The Presidents discussed the ongoing cooperation between the two countries on oil exploration in Tanzania and directed their respective ministers and the technical teams to continue the exploration work being undertaken. They also exchanged views on the proposal to develop a gas pipeline between Tanzania and Uganda and directed their respective ministers to undertake the necessary preparatory work.

Regarding cross-border energy projects, the Presidents took note of the commencement of works on the Kikagati/Murongo hydro power project. They directed the respective ministers to ensure that the project is completed on time.

They also directed that implementation of the Nangoma cross-border electrification project and the Nsongezi hydro power 35 MW project be expedited to ease power problems and improve livelihoods of the citizens.

In addition, they asked the ministers to fast-track the implementation of the MoU's the two countries signed earlier in July 2017 to improve ports, inland waterways and railway services.
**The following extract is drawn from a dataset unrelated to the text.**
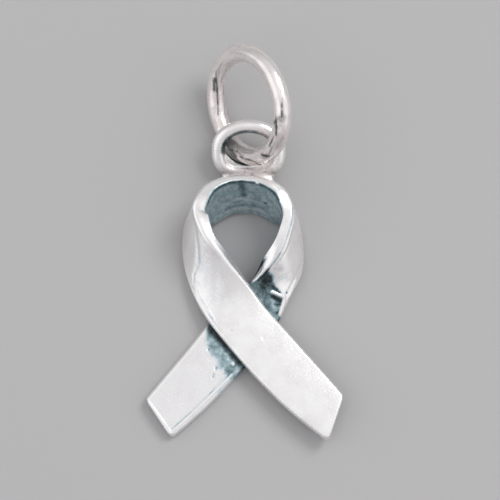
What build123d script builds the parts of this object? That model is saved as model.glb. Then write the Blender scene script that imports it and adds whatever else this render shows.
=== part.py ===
from build123d import *
from math import cos, sin, radians
import os

# Looped ribbon charm, lying on its back, with an eye at its top and a jump ring through the eye.
# Millimetres. +Z is away from the surface it lies on and +Y runs from the legs towards the ring.

# Strip that the ribbon is bent from
strip_width = 2.5
strip_thick = 0.55
edge_bevel = 0.12
face_crown = 0.05

# Loop, measured from the middle of the crossing
loop_half_width = 2.5
loop_height = 7.2
loop_depth = 2.45

# Legs: the front one lies over the rear one and is fused to it
rear_leg_heading = 50.4
rear_leg_length = 5.15
rear_leg_slant = 16.0
front_leg_heading = 311.5
front_leg_length = 5.9
front_leg_slant = 25.5
front_leg_rise = 0.06
leg_weld = 0.06
rear_leg_ground = 0.03

# Jump ring of round wire, leaning with its low side on the surface
ring_inside = 4.34
ring_wire = 0.90
ring_lean = 55.1
ring_heading = 19.6
thread_angle = 224.0

# Eye of round wire on the loop's top, oval, its free side up
eye_wire = 0.65
eye_play = 0.345
eye_side_play = 0.745
eye_rise = 26.7
eye_set = 1.06
eye_side_shift = 0.28
thread_side_share = -0.28
thread_low_share = -0.26

# Neck that joins the eye to the loop
neck_half_width = 1.3
neck_waist = 0.14
neck_seat = 0.75
neck_height = 0.8

# Sections of the loop, from the rear leg up the right side and down the left side.
# front_x is a share of loop_half_width and front_y of loop_height: where the front edge runs.
# front_z and back_z are shares of loop_depth: the heights of the two edges.
# reach is a share of strip_width: how far the back edge stands outside the front edge.
# heading is the way the strip runs, in degrees from +X.
LOOP_COLUMNS = ("front_x", "front_y", "front_z", "back_z", "reach", "heading")
DIVE_ROW = (-0.100, 0.178, 0.34, 0.29, 1.01, 44.6)
LOOP_ROWS = (
    (0.260, 0.285, 0.52, 0.27, 0.82, 43.5),
    (0.490, 0.355, 0.74, 0.23, 0.68, 46.0),
    (0.680, 0.419, 0.87, 0.18, 0.55, 54.0),
    (0.840, 0.504, 0.94, 0.12, 0.40, 67.0),
    (0.952, 0.607, 0.98, 0.06, 0.22, 84.0),
    (0.992, 0.710, 1.00, 0.02, 0.06, 102.0),
    (0.920, 0.808, 0.98, 0.00, -0.17, 124.0),
    (0.660, 0.925, 0.92, 0.00, -0.45, 146.0),
    (0.040, 1.000, 0.86, 0.00, -0.56, 180.0),
    (-0.600, 0.939, 0.92, 0.00, -0.47, 214.0),
    (-0.900, 0.836, 0.98, 0.00, -0.20, 235.0),
    (-1.000, 0.738, 1.00, 0.02, 0.07, 258.0),
    (-0.940, 0.642, 0.98, 0.06, 0.24, 277.0),
    (-0.772, 0.539, 0.95, 0.11, 0.45, 290.0),
    (-0.520, 0.444, 0.88, 0.17, 0.69, 299.0),
    (-0.200, 0.340, 0.72, 0.24, 0.92, 306.8),
    (0.140, 0.222, 0.54, 0.37, 1.05, 308.8),
)

# Sections of the legs. along is a share of the leg's length from where it starts.
# Each leg's last row lies past its end and is cut off there.
LEG_COLUMNS = ("along", "reach", "heading")
FRONT_LEG_ROWS = (
    (0.00, 1.065, 310.4),
    (0.22, 1.080, 311.5),
    (0.71, 1.040, 311.5),
    (1.34, 0.870, 311.5),
)
REAR_LEG_ROWS = (
    (0.00, 1.120, 50.4),
    (1.39, 0.863, 50.4),
)

# Where each leg's front edge starts, as shares of loop_half_width and loop_height
FRONT_LEG_START = (0.454, 0.083)
REAR_LEG_START = (-0.64, 0.0)

# Worked-out places. The rear leg's back is ground flat on the surface that the charm lies on.
rear_leg_top = strip_thick - rear_leg_ground
front_leg_top = rear_leg_top + strip_thick - leg_weld
ring_radius = (ring_inside + ring_wire) / 2
eye_hole_x = ring_wire / 2 + eye_side_play
eye_hole_y = ring_wire / 2 + eye_play
eye_centreline_x = eye_hole_x + eye_wire / 2
eye_centreline_y = eye_hole_y + eye_wire / 2


def level(heading):
    """Level unit vector that points along a heading."""
    return Vector(cos(radians(heading)), sin(radians(heading)), 0)


def strip_section(front, reach, drop, heading):
    """Strip's section, with its front edge at a point and its back edge out and down."""
    across = level(heading - 90) * reach - Vector(0, 0, drop)
    width = across.length
    with BuildSketch(Plane(origin=front, x_dir=across, z_dir=level(heading))) as section:
        with BuildLine():
            Polyline(
                (width - edge_bevel, 0),
                (width, edge_bevel),
                (width, strip_thick),
                (0, strip_thick),
                (0, edge_bevel),
                (edge_bevel, 0),
            )
            ThreePointArc((edge_bevel, 0), (width / 2, -face_crown), (width - edge_bevel, 0))
        make_face()
    return section.sketch


def loop_section(row):
    """Strip's section for one row of the loop's table."""
    cell = dict(zip(LOOP_COLUMNS, row))
    front = Vector(
        cell["front_x"] * loop_half_width,
        cell["front_y"] * loop_height,
        cell["front_z"] * loop_depth,
    )
    drop = (cell["front_z"] - cell["back_z"]) * loop_depth
    return strip_section(front, cell["reach"] * strip_width, drop, cell["heading"])


def front_leg_section(row):
    """Strip's section for one row of the front leg's table."""
    cell = dict(zip(LEG_COLUMNS, row))
    point = front_leg_front(cell["along"] * front_leg_length)
    return strip_section(point, cell["reach"] * strip_width, 0, cell["heading"])


def rear_leg_section(row):
    """Strip's section for one row of the rear leg's table."""
    cell = dict(zip(LEG_COLUMNS, row))
    point = rear_leg_front(cell["along"] * rear_leg_length)
    return strip_section(point, cell["reach"] * strip_width, 0, cell["heading"])


def leg_start(shares, height):
    """Point where a leg's front edge starts, at a height."""
    return Vector(shares[0] * loop_half_width, shares[1] * loop_height, height)


def front_leg_front(distance):
    """Point of the front leg's front edge at a distance from its start."""
    climb = front_leg_rise * distance / front_leg_length
    return leg_start(FRONT_LEG_START, front_leg_top + climb) + level(front_leg_heading) * distance


def rear_leg_front(distance):
    """Point of the rear leg's front edge at a distance from its start."""
    return leg_start(REAR_LEG_START, rear_leg_top) - level(rear_leg_heading) * distance


def end_plane(corner, heading, slant):
    """Upright plane through a leg's corner, turned from square by a slant and facing out."""
    return Plane(origin=corner, x_dir=(0, 0, 1), z_dir=level(heading + slant))


# Eye and ring: the ring's wire passes the eye's plane at the thread point, low side on the surface
ring_across = level(ring_heading + 90)
ring_rise = level(ring_heading) * cos(radians(ring_lean)) + Vector(0, 0, sin(radians(ring_lean)))
ring_normal = level(ring_heading) * sin(radians(ring_lean)) - Vector(0, 0, cos(radians(ring_lean)))
thread_way = ring_across * cos(radians(thread_angle)) + ring_rise * sin(radians(thread_angle))
ring_height = ring_radius * sin(radians(ring_lean)) + ring_wire / 2
thread_height = ring_height + ring_radius * thread_way.Z

eye_up = Vector(0, cos(radians(eye_rise)), sin(radians(eye_rise)))
thread_drop = eye_up * (thread_low_share * eye_hole_y)
eye_low_y = loop_height + eye_set - eye_wire
eye_centre = Vector(
    eye_side_shift,
    eye_low_y + eye_centreline_y * eye_up.Y,
    thread_height - thread_drop.Z,
)
thread_point = eye_centre + thread_drop + Vector(thread_side_share * eye_hole_x, 0, 0)
ring_centre = thread_point - thread_way * ring_radius
eye_low = eye_centre - eye_up * eye_centreline_y

# Ribbon: rear leg, loop, front leg, neck and eye in one casting
loop_sections = [loop_section(row) for row in LOOP_ROWS]
rear_leg_sections = [rear_leg_section(row) for row in REAR_LEG_ROWS]
dive_sections = [rear_leg_sections[0], loop_section(DIVE_ROW), loop_sections[0]]
rear_leg_corner = rear_leg_front(rear_leg_length)
rear_leg_cut = end_plane(rear_leg_corner, rear_leg_heading + 180, -rear_leg_slant)

front_leg_sections = [front_leg_section(row) for row in FRONT_LEG_ROWS]
front_leg_corner = front_leg_front(front_leg_length)
front_leg_cut = end_plane(front_leg_corner, front_leg_heading, front_leg_slant)

with BuildPart() as rear_leg:
    loft(rear_leg_sections)
    split(bisect_by=rear_leg_cut, keep=Keep.BOTTOM)
    loft(dive_sections)
    split(bisect_by=Plane.XY, keep=Keep.TOP)

with BuildPart() as front_leg:
    loft(front_leg_sections[1:])
    split(bisect_by=front_leg_cut, keep=Keep.BOTTOM)

with BuildPart() as eye:
    with BuildLine(Plane(origin=eye_centre, x_dir=(1, 0, 0), z_dir=Vector(1, 0, 0).cross(eye_up))):
        for start in (0, 180):
            EllipticalCenterArc((0, 0), eye_centreline_x, eye_centreline_y, start_angle=start, arc_size=180)
    with BuildSketch(Plane(origin=eye_centre + Vector(eye_centreline_x, 0, 0), z_dir=eye_up)):
        Circle(eye_wire / 2)
    sweep()

with BuildPart() as neck:
    seat_y = loop_height - neck_seat
    tip_y = eye_low.Y
    middle_y = (seat_y + tip_y) / 2
    left_x = eye_low.X - neck_half_width
    right_x = eye_low.X + neck_half_width
    with BuildSketch(Plane.XY.offset(eye_low.Z - eye_wire / 2)):
        with BuildLine():
            Line((left_x, seat_y), (right_x, seat_y))
            ThreePointArc((right_x, seat_y), (right_x - neck_waist, middle_y), (right_x, tip_y))
            Line((right_x, tip_y), (left_x, tip_y))
            ThreePointArc((left_x, tip_y), (left_x + neck_waist, middle_y), (left_x, seat_y))
        make_face()
    extrude(amount=neck_height)

with BuildPart() as casting:
    loft(loop_sections + front_leg_sections[:2])
    add(rear_leg.part)
    add(front_leg.part)
    add(neck.part)
    add(eye.part)

with BuildPart() as ring_in_eye:
    with Locations(Plane(origin=ring_centre, z_dir=ring_normal)):
        Torus(major_radius=ring_radius, minor_radius=ring_wire / 2)

# The part's origin is on the surface, under the middle of the whole charm
whole = Compound([casting.part, ring_in_eye.part]).bounding_box()
to_origin = Location((-whole.center().X, -whole.center().Y, 0))

with BuildPart() as ribbon:
    add(casting.part.moved(to_origin))

with BuildPart() as jump_ring:
    add(ring_in_eye.part.moved(to_origin))

os.makedirs("parts", exist_ok=True)
ribbon.part.label = "ribbon"
export_step(ribbon.part, "parts/ribbon.step")
jump_ring.part.label = "jump_ring"
export_step(jump_ring.part, "parts/jump_ring.step")
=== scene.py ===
from math import cos, radians, sin, tau

import bpy
import numpy as np
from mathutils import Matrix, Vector, noise


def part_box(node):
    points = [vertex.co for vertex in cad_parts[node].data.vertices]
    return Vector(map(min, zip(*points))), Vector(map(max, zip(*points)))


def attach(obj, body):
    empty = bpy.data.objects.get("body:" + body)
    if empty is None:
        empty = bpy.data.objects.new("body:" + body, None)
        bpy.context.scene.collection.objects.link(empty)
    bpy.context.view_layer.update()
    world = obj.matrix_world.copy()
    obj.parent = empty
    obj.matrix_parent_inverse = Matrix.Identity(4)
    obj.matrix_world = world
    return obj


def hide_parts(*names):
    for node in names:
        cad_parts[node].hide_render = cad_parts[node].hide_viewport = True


# Looped ribbon charm with an eye and a jump ring, lying on a pale floor.
# Shapes are worked out in millimetres from the middle of the legs' crossing, with +Y towards the
# ring and +Z up, and are moved into the frame, in metres, when a piece is made.

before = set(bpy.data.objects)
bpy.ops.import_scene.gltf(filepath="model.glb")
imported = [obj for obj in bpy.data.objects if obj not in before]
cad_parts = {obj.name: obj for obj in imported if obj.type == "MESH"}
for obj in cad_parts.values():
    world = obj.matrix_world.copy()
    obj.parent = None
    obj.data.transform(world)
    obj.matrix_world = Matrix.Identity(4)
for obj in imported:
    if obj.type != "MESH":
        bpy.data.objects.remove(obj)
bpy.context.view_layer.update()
MM = 0.001

# Jump ring: its centre, its wire and how it leans
RING_CENTRE = (0.294, 10.551, 2.599)
RING_INSIDE = 4.34
RING_WIRE = 0.90
RING_LEAN = radians(55.1)
RING_HEADING = radians(19.6)

# Eye on the loop's top: its centre, half sizes of its centreline, wire and rise
EYE_CENTRE = (0.28, 8.56, 1.17)
EYE_HALF_X = 1.51
EYE_HALF_Y = 1.20
EYE_WIRE = 0.70
EYE_RISE = radians(26.7)
EYE_SQUARE_TOP = 2.1
EYE_SQUARE_LOW = 2.9

# Solder that fills the foot of the eye's hole, clear of the ring: its upper edge, in millimetres from
# the eye's centre, and its half thickness
FILLET_EDGE = (
    (-1.42, 0.10), (-1.22, -0.06), (-1.06, -0.31), (-0.90, -0.44), (-0.75, -0.55),
    (-0.60, -0.63), (-0.45, -0.69), (-0.30, -0.72), (-0.15, -0.72), (0.00, -0.68),
    (0.15, -0.60), (0.35, -0.46), (0.60, -0.30), (1.10, -0.05), (1.36, 0.08),
)
FILLET_HALF = 0.17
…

They also directed that the new regional projects namely Kasulo - Kiake - Masaka road and Omukakorongo - Mugati - Mbarara be prioritized to ease access to the port of Dar-es-Salaam.

They also directed the respective ministers to expedite the joint verification exercise to establish validity of citizenship claims after the border reaffirmation exercise of 2003. They further directed that the boundary reaffirmation exercise should be undertaken and completed as agreed upon.

On the Economic Partnership Agreement (EPA) between the East African Community and the European Union, the two heads of State noted that as mandated by the EAC summit, President Museveni led an EAC delegation and met the President of the European Union (EU) Commission in September 2017. They said that a response to the issues raised is being awaited from the EU.

The two presidents exchanged views on the ongoing inter-Burundi dialogue and reiterated their call to all parties to take part in an all-inclusive dialogue in order to find a durable solution to the crisis in Burundi.